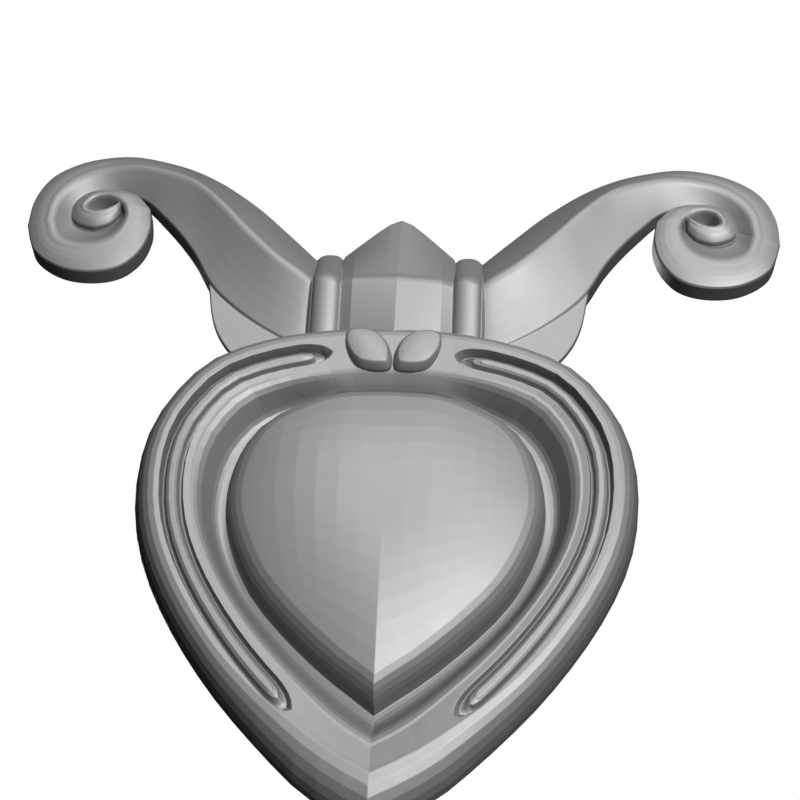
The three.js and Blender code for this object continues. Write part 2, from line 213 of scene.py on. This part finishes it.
def frame_section(run):
    """Inset and height from the back, round the rim, over the crest and down to the floor."""
    turns = np.linspace(0, math.pi / 2, nose_flats + 1)
    crest = crest_at(run)
    rows = [(back_bevel, 0), (back_bevel * bevel_knee[0], rim_height * bevel_knee[1])]
    for turn in turns:
        rise = (crest_height - rim_height) * math.sin(turn)
        rows.append((crest * (1 - math.cos(turn)), rim_height + rise))
    rows += channel_points(run)
    rows.append((step_inset, step_height))
    at_top = 1 - fade(run, *cove_change_runs)
    for (wide, high), high_at_top in zip(cove, cove_at_top):
        inset = step_inset + (floor_inset - step_inset) * wide
        high += (high_at_top - high) * at_top
        rows.append((inset, floor_height + (step_height - floor_height) * high))
    rows.append((floor_inset, floor_height))
    return rows


def half_frame(side):
    """The moulding's section at each cut round one half of the heart."""
    columns = []
    for run, a, b, c in zip(fine_runs, rim, step_edge, floor_edge):
        column = []
        for inset, height in frame_section(run):
            if inset < step_inset:
                q = a + (b - a) * inset / step_inset
            else:
                q = b + (c - b) * (inset - step_inset) / (floor_inset - step_inset)
            column.append((side * q[0], height, q[1]))
        columns.append(column)
    return columns


right_half = half_frame(1)
left_half = half_frame(-1)[1:-1][::-1]
frame_loops = np.array(right_half + left_half).transpose(1, 0, 2)
forms = [solid("boss_frame", frame_loops)]

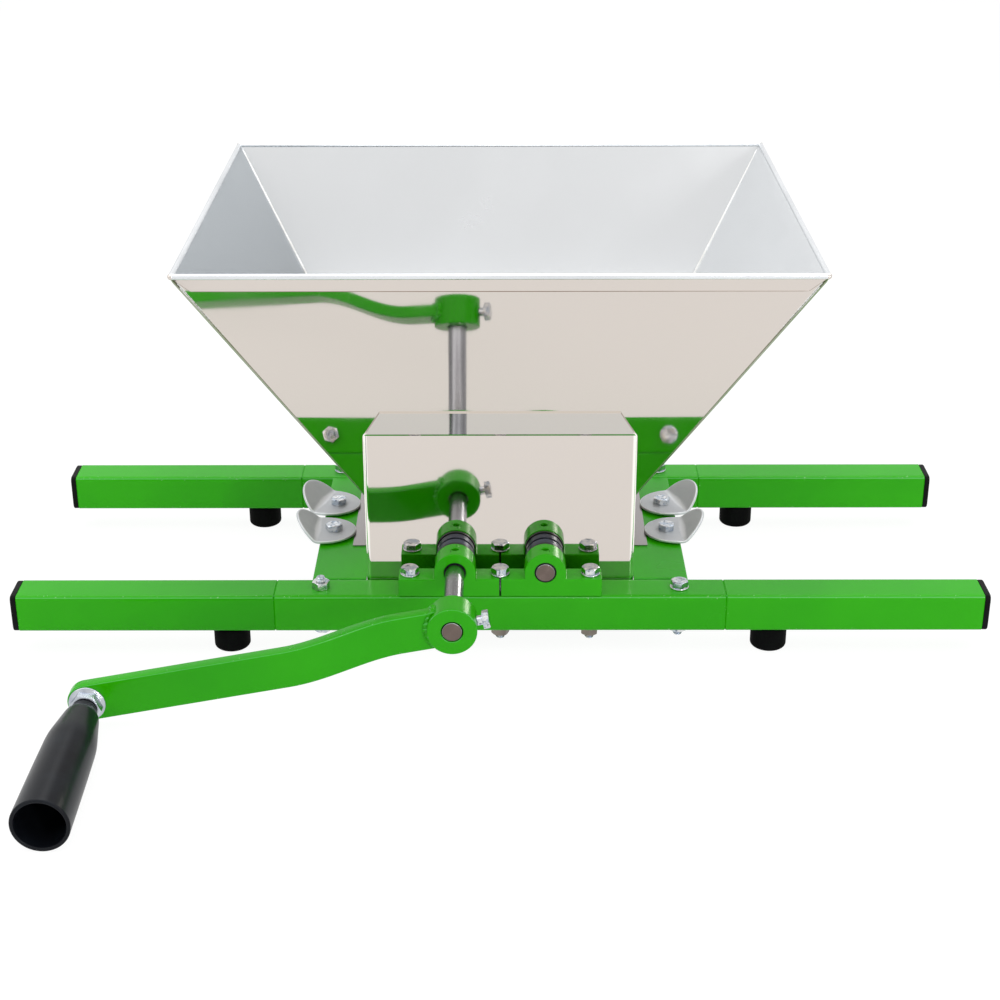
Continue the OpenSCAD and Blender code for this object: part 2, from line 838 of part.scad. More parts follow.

★ ★ ★

> _What you should do_:
Reproduce each record exactly, leaving nothing out.

> _The answer_:
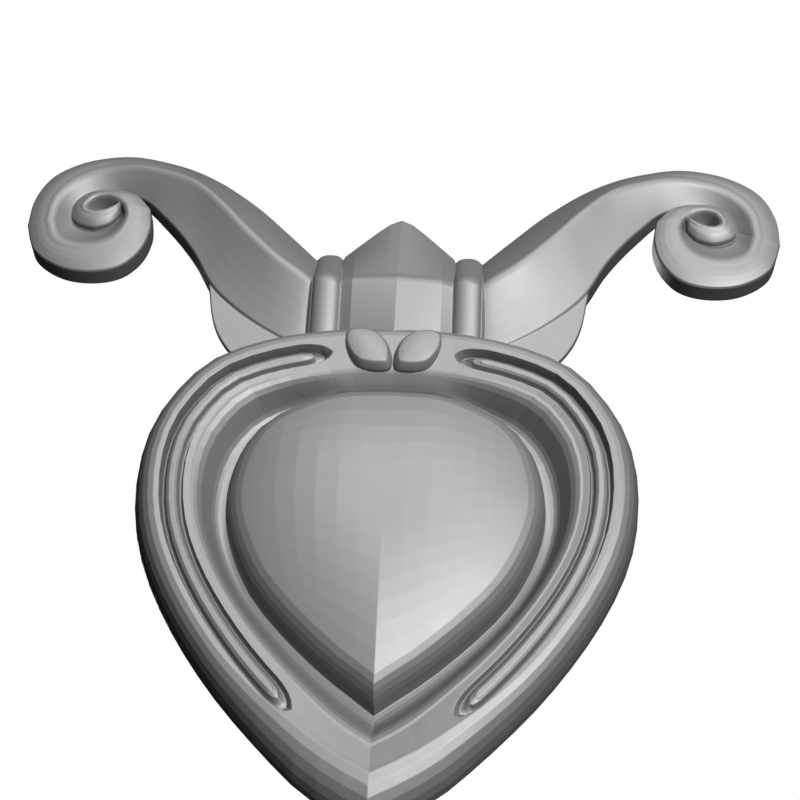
The three.js and Blender code for this object continues. Write part 2, from line 213 of scene.py on. This part finishes it.
def frame_section(run):
    """Inset and height from the back, round the rim, over the crest and down to the floor."""
    turns = np.linspace(0, math.pi / 2, nose_flats + 1)
    crest = crest_at(run)
    rows = [(back_bevel, 0), (back_bevel * bevel_knee[0], rim_height * bevel_knee[1])]
    for turn in turns:
        rise = (crest_height - rim_height) * math.sin(turn)
        rows.append((crest * (1 - math.cos(turn)), rim_height + rise))
    rows += channel_points(run)
    rows.append((step_inset, step_height))
    at_top = 1 - fade(run, *cove_change_runs)
    for (wide, high), high_at_top in zip(cove, cove_at_top):
        inset = step_inset + (floor_inset - step_inset) * wide
        high += (high_at_top - high) * at_top
        rows.append((inset, floor_height + (step_height - floor_height) * high))
    rows.append((floor_inset, floor_height))
    return rows


def half_frame(side):
    """The moulding's section at each cut round one half of the heart."""
    columns = []
    for run, a, b, c in zip(fine_runs, rim, step_edge, floor_edge):
        column = []
        for inset, height in frame_section(run):
            if inset < step_inset:
                q = a + (b - a) * inset / step_inset
            else:
                q = b + (c - b) * (inset - step_inset) / (floor_inset - step_inset)
            column.append((side * q[0], height, q[1]))
        columns.append(column)
    return columns


right_half = half_frame(1)
left_half = half_frame(-1)[1:-1][::-1]
frame_loops = np.array(right_half + left_half).transpose(1, 0, 2)
forms = [solid("boss_frame", frame_loops)]

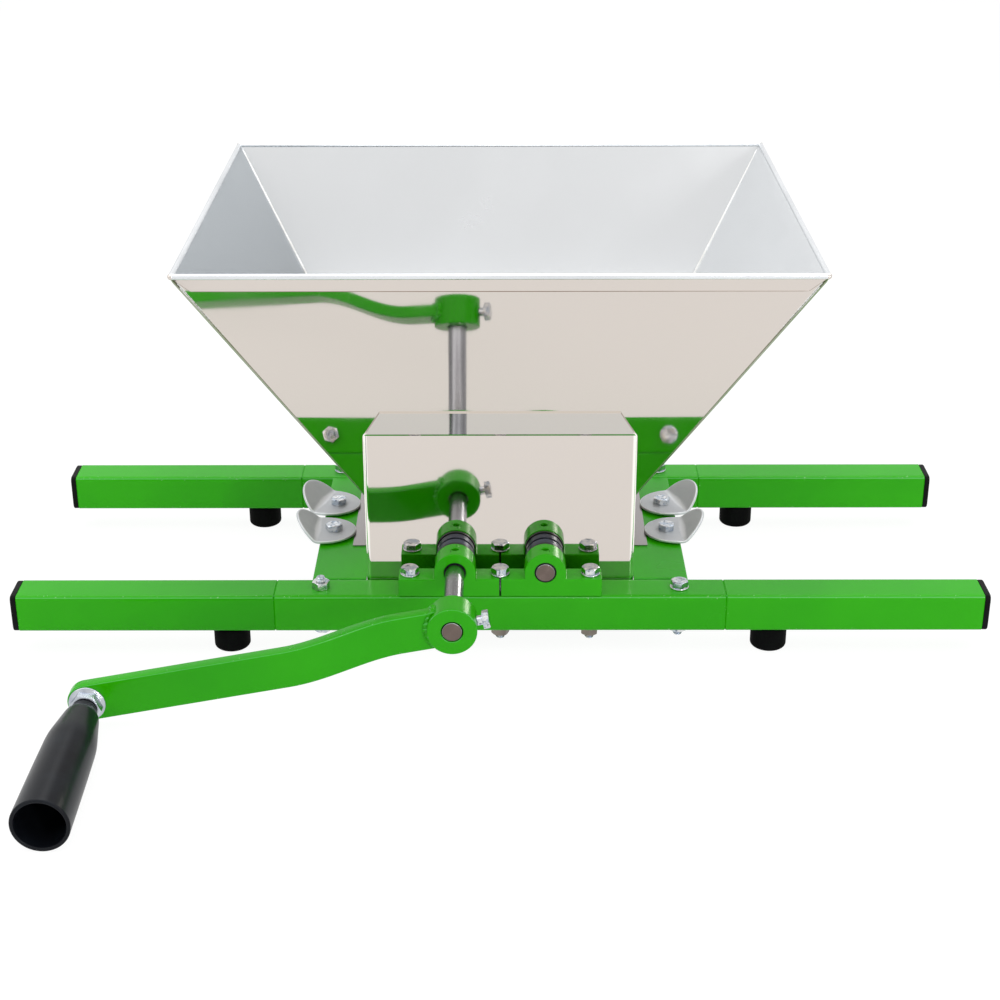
Continue the OpenSCAD and Blender code for this object: part 2, from line 838 of part.scad. More parts follow.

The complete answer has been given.